> What you have to do
Print the entire listing. Each line must match the original exactly.

> Recorded data
====================

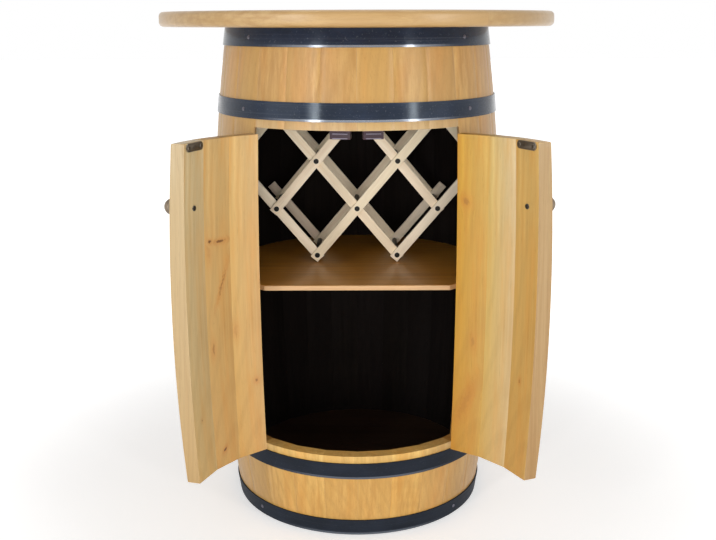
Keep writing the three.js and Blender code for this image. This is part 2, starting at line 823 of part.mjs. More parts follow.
function makeRack() {
  const frontWidth = latticeHalfWidth(frontLatticeFace);
  const backWidth = latticeHalfWidth(backLatticeFace);
  const crossings = rackCrossings(backWidth);
  const bars = (radius, from, to) => crossings.map(({ column, row }) => levelBar(
    radius, column * rackColumnSpacing, from, to, rowHeight(row), rodSides,
  ));
  const backEnd = backLatticeFace + latticeThickness;
  const front = joined([
    ...latticeSlats(rackCrossings(frontWidth), frontWidth, frontLatticeFace),
    ...bars(rodRadius, frontLatticeFace - rodProud, backEnd + rodProud),
  ]);
  const back = cutBy(
    joined(latticeSlats(crossings, backWidth, backLatticeFace)),
    bars(rodRadius + holeGap, backLatticeFace - cutOverrun, backEnd + cutOverrun),
  );
  return [
    part("rack_front_lattice_and_rods", front, paleWood),
    part("rack_back_lattice", back, paleWood),
  ];
}

const cabinet = new THREE.Group();
cabinet.add(
  ...makeStaves(),
  makeShortStaves("upper_short_staves", openingTop, barrelHeight, topGroove),
  makeShortStaves("lower_short_staves", 0, openingBottom, bottomGroove),
  makeHead("bottom_head", headInset),
  makeHead("top_head", topHeadBase),
  ...Object.entries(hoopBottoms).map(([name, bottom]) => makeHoop(name, bottom)),
  makeTabletop(),
  makeBearer(),
  makeShelf(),
  ...makeShelfRails(),
  ...makeRack(),
  makeCatch(-1, "left"),
  makeCatch(1, "right"),
  makeCatchRail(),
  ...makeFixedHinges(),
  makeDoor(-1, "left", leftDoorOpenAngle),
  makeDoor(1, "right", rightDoorOpenAngle),
);

export default cabinet;
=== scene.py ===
"""A barrel that opens as a bar cabinet: bowed oak staves in steel hoops, a round top, two staved
doors, a rack of crossed slats and a shelf. Metres, +Z up, the doorway faces -Y."""

import random
from contextlib import contextmanager
from math import atan2, cos, floor, hypot, pi, radians, sin, sqrt

import bmesh
import bpy
import numpy as np
from mathutils import Matrix, Vector


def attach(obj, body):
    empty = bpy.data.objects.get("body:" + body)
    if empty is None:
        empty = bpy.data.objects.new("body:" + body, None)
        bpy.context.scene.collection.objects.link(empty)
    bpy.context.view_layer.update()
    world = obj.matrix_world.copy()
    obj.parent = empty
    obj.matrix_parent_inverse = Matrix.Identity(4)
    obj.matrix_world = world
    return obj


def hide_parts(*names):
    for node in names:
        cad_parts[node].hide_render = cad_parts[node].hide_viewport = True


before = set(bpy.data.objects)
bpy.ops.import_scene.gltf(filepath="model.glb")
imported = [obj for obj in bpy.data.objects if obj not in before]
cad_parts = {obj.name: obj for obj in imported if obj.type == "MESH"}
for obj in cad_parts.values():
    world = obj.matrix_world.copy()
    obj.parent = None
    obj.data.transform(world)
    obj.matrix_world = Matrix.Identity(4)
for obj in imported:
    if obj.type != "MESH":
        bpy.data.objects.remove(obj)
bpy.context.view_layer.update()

# Barrel staves. The wall is twenty full staves of oak, narrower and thinner towards the ends, with
# turned faces outside and flat ones inside. They are bent, jointed edge to edge and lacquered, and
# the inside of the barrel is stained almost black.
BARREL_HEIGHT = 0.810
MID_HEIGHT = BARREL_HEIGHT / 2
BELLY_RADIUS = 0.2445
BELLY_WALL = 0.0255
END_BOW = 0.0309
END_THINNING = 0.0105
STAVE_COUNT = 26
STAVE_PITCH = 2 * pi / STAVE_COUNT
STAVE_ROWS = 20
STAVE_FACES = 6
JOINT_BEVEL = 0.0004
FOOT_BEVEL = 0.0015
EASED_FACE_AREA = 0.0004
SQUARE_FACE = 0.93
FACING = 0.9
SKIN = 0.002
NEAR = 0.001
HAIR = 0.0001
FAR_POINT = (3.1, 1.7, 0.9)


def bow(height):
    return ((height - MID_HEIGHT) / MID_HEIGHT) ** 2


def outer_radius(height):
    return BELLY_RADIUS - END_BOW * bow(height)


def inner_radius(height):
    return outer_radius(height) - BELLY_WALL + END_THINNING * bow(height)


def start_piece(name):
    """Names the primitive that was just added and puts its place into its mesh."""
    piece = bpy.context.object
    piece.name = piece.data.name = name
    bpy.ops.object.transform_apply(location=True, rotation=True, scale=True)
    return piece


def only(piece):
    """Leaves this piece as the one selected and active object."""
    bpy.ops.object.select_all(action="DESELECT")
    piece.select_set(True)
    bpy.context.view_layer.objects.active = piece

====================

> Written answer
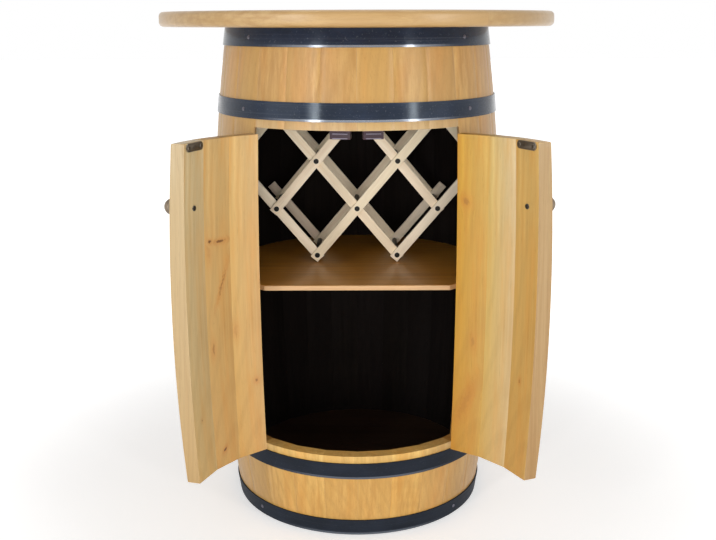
Keep writing the three.js and Blender code for this image. This is part 2, starting at line 823 of part.mjs. More parts follow.
function makeRack() {
  const frontWidth = latticeHalfWidth(frontLatticeFace);
  const backWidth = latticeHalfWidth(backLatticeFace);
  const crossings = rackCrossings(backWidth);
  const bars = (radius, from, to) => crossings.map(({ column, row }) => levelBar(
    radius, column * rackColumnSpacing, from, to, rowHeight(row), rodSides,
  ));
  const backEnd = backLatticeFace + latticeThickness;
  const front = joined([
    ...latticeSlats(rackCrossings(frontWidth), frontWidth, frontLatticeFace),
    ...bars(rodRadius, frontLatticeFace - rodProud, backEnd + rodProud),
  ]);
  const back = cutBy(
    joined(latticeSlats(crossings, backWidth, backLatticeFace)),
    bars(rodRadius + holeGap, backLatticeFace - cutOverrun, backEnd + cutOverrun),
  );
  return [
    part("rack_front_lattice_and_rods", front, paleWood),
    part("rack_back_lattice", back, paleWood),
  ];
}

const cabinet = new THREE.Group();
cabinet.add(
  ...makeStaves(),
  makeShortStaves("upper_short_staves", openingTop, barrelHeight, topGroove),
  makeShortStaves("lower_short_staves", 0, openingBottom, bottomGroove),
  makeHead("bottom_head", headInset),
  makeHead("top_head", topHeadBase),
  ...Object.entries(hoopBottoms).map(([name, bottom]) => makeHoop(name, bottom)),
  makeTabletop(),
  makeBearer(),
  makeShelf(),
  ...makeShelfRails(),
  ...makeRack(),
  makeCatch(-1, "left"),
  makeCatch(1, "right"),
  makeCatchRail(),
  ...makeFixedHinges(),
  makeDoor(-1, "left", leftDoorOpenAngle),
  makeDoor(1, "right", rightDoorOpenAngle),
);

export default cabinet;
=== scene.py ===
"""A barrel that opens as a bar cabinet: bowed oak staves in steel hoops, a round top, two staved
doors, a rack of crossed slats and a shelf. Metres, +Z up, the doorway faces -Y."""

import random
from contextlib import contextmanager
from math import atan2, cos, floor, hypot, pi, radians, sin, sqrt

import bmesh
import bpy
import numpy as np
from mathutils import Matrix, Vector


def attach(obj, body):
    empty = bpy.data.objects.get("body:" + body)
    if empty is None:
        empty = bpy.data.objects.new("body:" + body, None)
        bpy.context.scene.collection.objects.link(empty)
    bpy.context.view_layer.update()
    world = obj.matrix_world.copy()
    obj.parent = empty
    obj.matrix_parent_inverse = Matrix.Identity(4)
    obj.matrix_world = world
    return obj


def hide_parts(*names):
    for node in names:
        cad_parts[node].hide_render = cad_parts[node].hide_viewport = True


before = set(bpy.data.objects)
bpy.ops.import_scene.gltf(filepath="model.glb")
imported = [obj for obj in bpy.data.objects if obj not in before]
cad_parts = {obj.name: obj for obj in imported if obj.type == "MESH"}
for obj in cad_parts.values():
    world = obj.matrix_world.copy()
    obj.parent = None
    obj.data.transform(world)
    obj.matrix_world = Matrix.Identity(4)
for obj in imported:
    if obj.type != "MESH":
        bpy.data.objects.remove(obj)
bpy.context.view_layer.update()

# Barrel staves. The wall is twenty full staves of oak, narrower and thinner towards the ends, with
# turned faces outside and flat ones inside. They are bent, jointed edge to edge and lacquered, and
# the inside of the barrel is stained almost black.
BARREL_HEIGHT = 0.810
MID_HEIGHT = BARREL_HEIGHT / 2
BELLY_RADIUS = 0.2445
BELLY_WALL = 0.0255
END_BOW = 0.0309
END_THINNING = 0.0105
STAVE_COUNT = 26
STAVE_PITCH = 2 * pi / STAVE_COUNT
STAVE_ROWS = 20
STAVE_FACES = 6
JOINT_BEVEL = 0.0004
FOOT_BEVEL = 0.0015
EASED_FACE_AREA = 0.0004
SQUARE_FACE = 0.93
FACING = 0.9
SKIN = 0.002
NEAR = 0.001
HAIR = 0.0001
FAR_POINT = (3.1, 1.7, 0.9)


def bow(height):
    return ((height - MID_HEIGHT) / MID_HEIGHT) ** 2


def outer_radius(height):
    return BELLY_RADIUS - END_BOW * bow(height)


def inner_radius(height):
    return outer_radius(height) - BELLY_WALL + END_THINNING * bow(height)


def start_piece(name):
    """Names the primitive that was just added and puts its place into its mesh."""
    piece = bpy.context.object
    piece.name = piece.data.name = name
    bpy.ops.object.transform_apply(location=True, rotation=True, scale=True)
    return piece


def only(piece):
    """Leaves this piece as the one selected and active object."""
    bpy.ops.object.select_all(action="DESELECT")
    piece.select_set(True)
    bpy.context.view_layer.objects.active = piece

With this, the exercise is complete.